Казалось бы, когда путь художника измеряется десятилетиями, он не имеет права в семидесятых годах работать в той манере, в какой он работал в тридцатых. Возможно, это мнение и резонно, но оно должно быть реализовано осторожно.
Манера, как бы заявленная художником, не привносится извне, она возникает из самого существа его натуры, она для него органична. Поэтому каждый новый шаг истинный художник сверяет с этим своим существом, нерасторжимым. Быть может, так возникло то новое, что обнаружил Кибрик в иллюстрации к «Борису Годунову», а затем своеобразно преломил в другой работе, по-своему новаторской, — мы говорим о рисунках к повести Гоголя «Портрет». Художник скажет об этой работе:
— На мой взгляд, это лучшая книга о художнике в мировой литературе. Проблема повести — смысл жизни художника, призванного природой своего дела посвятить себя целиком искусству. Измена этой цели ради блага и радостей жизни трагически кончается потерей таланта, а вместе с тем и жизненной катастрофой художника.

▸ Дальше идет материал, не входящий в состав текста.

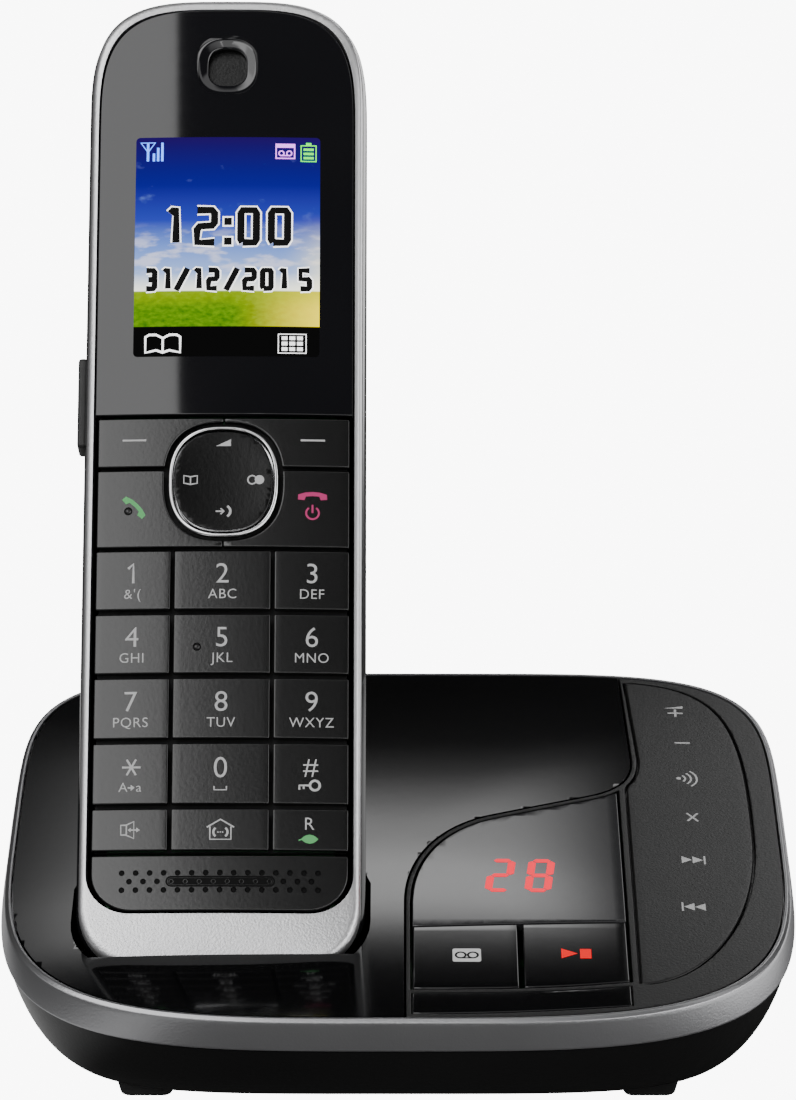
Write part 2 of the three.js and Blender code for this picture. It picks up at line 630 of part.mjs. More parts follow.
place(handset, 'handset_rear_shell', rearShell(), SHELL_BLACK);
place(handset, 'handset_front_frame', frontFrame(), SILVER);
place(handset, 'lens_panel', lensPanel(), GLOSS_BLACK);
place(handset, 'mic_grille', micGrille(), KEY_BLACK);
place(handset, 'battery_cover', batteryCover(), SHELL_BLACK);
place(handset, 'display_module', block([-17, 17], [99, 143], [-4, -2.1]), MODULE);
place(handset, 'key_mat', block([-20.4, 20.4], [18.6, 91.4], [-3.6, -1.6 - KEY_TRAVEL_ROOM]), RUBBER);
place(handset, 'handset_circuit_board', block([-18.5, 18.5], [10, 141], [-5.6, -4.3]), BOARD_GREEN);
place(handset, 'earpiece_speaker', rod(9, 0, EARPIECE_Y, [-6, -2], 20), METAL);
place(handset, 'microphone', rod(3, 0, 13, [-4, -2], 14), METAL);
place(handset, 'handset_loudspeaker', rod(10, 0, 128, [-19.6, -15], 20), METAL);
for (const [name, x] of [['battery_left', -5.8], ['battery_right', 5.8]]) {
  const cell = new THREE.CylinderGeometry(5.25, 5.25, 44.5, 18).translate(x, 76.3, -14.6);
  place(handset, name, toSolid(cell), CELL_GREEN);
}
place(handset, 'battery_contact_strip', block([-10, 10], [99.2, 100], [-18, -10]), METAL);
place(handset, 'headset_socket', cut(
  block([-21.3, -13], grow([JACK_Y, JACK_Y], 3.5), [-12, -6]),
  toSolid(new THREE.CylinderGeometry(1.5, 1.5, 8, 12).rotateZ(Math.PI / 2).translate(-20, JACK_Y, -9)),
), MODULE);
place(handset, 'headset_cover', block(FLAP_X, FLAP_Y, FLAP_Z), RUBBER);
place(handset, 'charge_plate_left', chargePlate(-PIN_X, 0), GOLD);
place(handset, 'charge_plate_right', chargePlate(PIN_X, 0), GOLD);

const [LEFT, MIDDLE, RIGHT] = COLUMNS_X;
place(handset, 'softkey_left', besideNavigator([LEFT[0], 0], SOFT_ROW_Y), KEY_BLACK);
place(handset, 'softkey_right', besideNavigator([0, RIGHT[1]], SOFT_ROW_Y), KEY_BLACK);
place(handset, 'call_key', besideNavigator([LEFT[0], -0.3], CALL_ROW_Y), KEY_BLACK);
place(handset, 'end_key', besideNavigator([0.3, RIGHT[1]], CALL_ROW_Y), KEY_BLACK);
place(handset, 'navigator_ring', navigatorRing(), CHROME);
place(handset, 'navigator_pad', prism(aroundNavigator(NAVIGATOR.pad), -0.35, 1.1), KEY_BLACK);
const DIGIT_NAMES = [['1', '2', '3'], ['4', '5', '6'], ['7', '8', '9'], ['star', '0', 'hash']];
DIGIT_NAMES.forEach((names, row) =>
  names.forEach((name, column) =>
    place(handset, `key_${name}`, keyCap(COLUMNS_X[column], DIGIT_ROWS_Y[row]), KEY_BLACK)));
['speaker', 'intercom', 'recall'].forEach((name, column) =>
  place(handset, `key_${name}`, keyCap(COLUMNS_X[column], FUNCTION_ROW_Y), KEY_BLACK));

// ---- Frame: the origin is the middle of the footprint, at the table --------------------------------------

phone.updateMatrixWorld(true);
const box = new THREE.Box3().setFromObject(phone, true);
phone.position.set(-(box.min.x + box.max.x) / 2, -(box.min.y + box.max.y) / 2, -box.min.z);

export default phone;
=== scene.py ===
import json
import math

import bmesh
import bpy
from mathutils import Matrix, Vector
from mathutils.kdtree import KDTree


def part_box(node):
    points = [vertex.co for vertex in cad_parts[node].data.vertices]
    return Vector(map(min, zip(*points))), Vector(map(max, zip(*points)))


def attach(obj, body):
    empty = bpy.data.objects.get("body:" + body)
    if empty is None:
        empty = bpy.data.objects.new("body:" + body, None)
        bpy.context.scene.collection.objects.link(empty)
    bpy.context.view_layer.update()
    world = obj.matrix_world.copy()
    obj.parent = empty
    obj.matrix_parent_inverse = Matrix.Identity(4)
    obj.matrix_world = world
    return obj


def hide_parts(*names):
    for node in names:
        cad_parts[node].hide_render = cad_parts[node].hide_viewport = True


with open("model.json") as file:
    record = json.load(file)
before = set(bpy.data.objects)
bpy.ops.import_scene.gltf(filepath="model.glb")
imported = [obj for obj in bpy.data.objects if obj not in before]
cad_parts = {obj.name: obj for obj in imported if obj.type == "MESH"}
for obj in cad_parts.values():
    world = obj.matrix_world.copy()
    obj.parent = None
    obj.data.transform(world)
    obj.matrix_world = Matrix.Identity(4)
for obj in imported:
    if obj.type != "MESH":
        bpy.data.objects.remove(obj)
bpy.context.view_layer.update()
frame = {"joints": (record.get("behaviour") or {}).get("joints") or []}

# ---- The camera, the table and the light ----
# A plain white table, a soft box at the front left that fills the left third of the glossy lens,
# a soft band behind that lies across the lid, and weaker lights at the sides, overhead and in front.

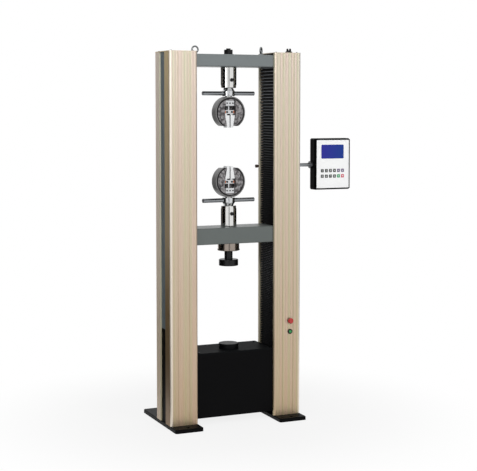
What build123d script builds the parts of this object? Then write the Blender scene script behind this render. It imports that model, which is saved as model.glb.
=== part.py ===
from build123d import *
import os
from math import acos, atan2, cos, degrees, radians, sin, sqrt, tan

os.makedirs("parts", exist_ok=True)

# The machine stands on z = 0, x = 0 is the plane between its two columns, and -y is the front.
# y = 0 is half way along the feet, so the origin is the middle of the four anchor holes.

# Fits that many pieces share
running_clearance = 0.05
seat_gap = 0.3
panel_gap = 0.4
cut_overrun = 5.0

# Columns, each a front and a rear aluminium profile with a steel strip between them
clear_width = 450.0
column_width = 160.0
profile_height = 1996.0
front_profile_depth = 75.0
strip_window = 78.0
rear_profile_depth = 70.0
front_lip = 15.0
rear_lip = 20.0
profile_wall = 8.0
outer_corner_radius = 13.0
inner_corner_radius = 5.0
flute_count = 8
flute_width = 9.0
flute_depth = 0.9
line_groove_width = 2.6
line_groove_depth = 1.8
line_groove_shares = (0.31, 0.71)
strip_thickness = 4.0
strip_lap = 10.0
lower_strip_height = 510.0
cap_thickness = 4.0

# Feet
foot_length = 520.0
foot_width = 160.0
foot_thickness = 20.0
foot_corner = 12.0
foot_edge = 3.0
front_toe = 81.0
anchor_inset = 30.0
anchor_radius = 9.0

# Crossheads
crosshead_setback = 18.0
crosshead_depth = 168.0
load_setback = 113.0
crosshead_reach = 370.0
crosshead_edge = 7.0
moving_bottom = 985.0
moving_height = 89.0
top_drop = 10.0
top_height = 66.0
stud_radius = 12.0
stud_play = 1.0
stud_end = 12.0

# Ball screws, guide columns and what runs on them
screw_x = 270.0
screw_radius = 16.0
guide_x = 336.0
guide_radius = 18.0
guide_socket = 40.0
nut_radius = 26.0
nut_flange_radius = 36.0
nut_flange_thickness = 14.0
bush_radius = 26.0
lower_journal_radius = 12.5
upper_journal_radius = 10.0
bearing_radius = 26.0
bearing_width = 16.0
top_bearing_radius = 23.5
top_bearing_width = 14.0
journal_hole_play = 3.0

# Base
base_top = 397.0
base_bottom = 43.0
base_front_setback = 20.0
base_rear = 76.0
base_plate_thickness = 8.0
base_plate_edge = 2.5
beam_height = 60.0
beam_setback = 24.0
beam_gap = 1.5
sheet_thickness = 2.0
cover_flange = 28.0
louvre_rows = 7
louvre_columns = 2
louvre_length = 120.0
louvre_height = 5.0
louvre_pitch = 18.0
louvre_spacing = 180.0
pedestal_web = 19.0
pedestal_flange = 12.0
pedestal_width = 129.0

# Drive
belt_width = 20.0
belt_thickness = 3.0
pulley_rim = 3.0
pulley_flange_height = 5.0
screw_pulley_radius = 51.0
drive_pulley_radius = 25.5
belt_level_gap = 6.0
drive_shaft_radius = 9.5
drive_x = -50.0
bracket_half_length = 60.0
bracket_plate = 12.0
bracket_wall = 8.0
bracket_half_width = 48.0
gearbox_side = 88.0
gearbox_height = 58.0
gearbox_pilot_radius = 30.0
gearbox_pilot_height = 5.0
motor_side = 80.0
motor_flange = 10.0
motor_body_radius = 38.0
motor_body_height = 70.0
encoder_height = 24.0
encoder_radius = 30.0
output_shaft_depth = 40.0

# Bellows that cover the screws
bellows_gap = 4.0
bellows_width = 82.0
bellows_depth = 173.0
bellows_bore = 24.0
pleat_pitch = 13.5
pleat_depth = 9.0
bellows_collar = 4.0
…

Возможно, здесь есть своя закономерность: повесть Гоголя, с неумолимой верностью обнажившая проблему совести художника, сомкнулась в сознании Кибрика с его собственными раздумьями о жизни в искусстве, о пройденном пути. В своих рисунках художник мог и не пережить трагедии Чарткова, но и на его пути, конечно, встречались судьбы, отдаленно напоминавшие чартковские. Поэтому хотел того Кибрик или нет, работа над «Портретом» не отвергала и современных ассоциаций — кибриковские рисунки могли прямо и не говорить об этом, но в них были и недвусмысленный укор в адрес гоголевского героя, и осмысление его жизненных и художнических заблуждений, и, возможно, верность тем идеалам, которые, слава всевышнему, ничего общего не имели с чартковскими. Быть может, мы чуть-чуть усилили наше впечатление о кибриковских рисунках к повести, но если работа над рисунками к «Портрету» вызвала у художника в какой-то мере аналогичные ассоциации, это естественно.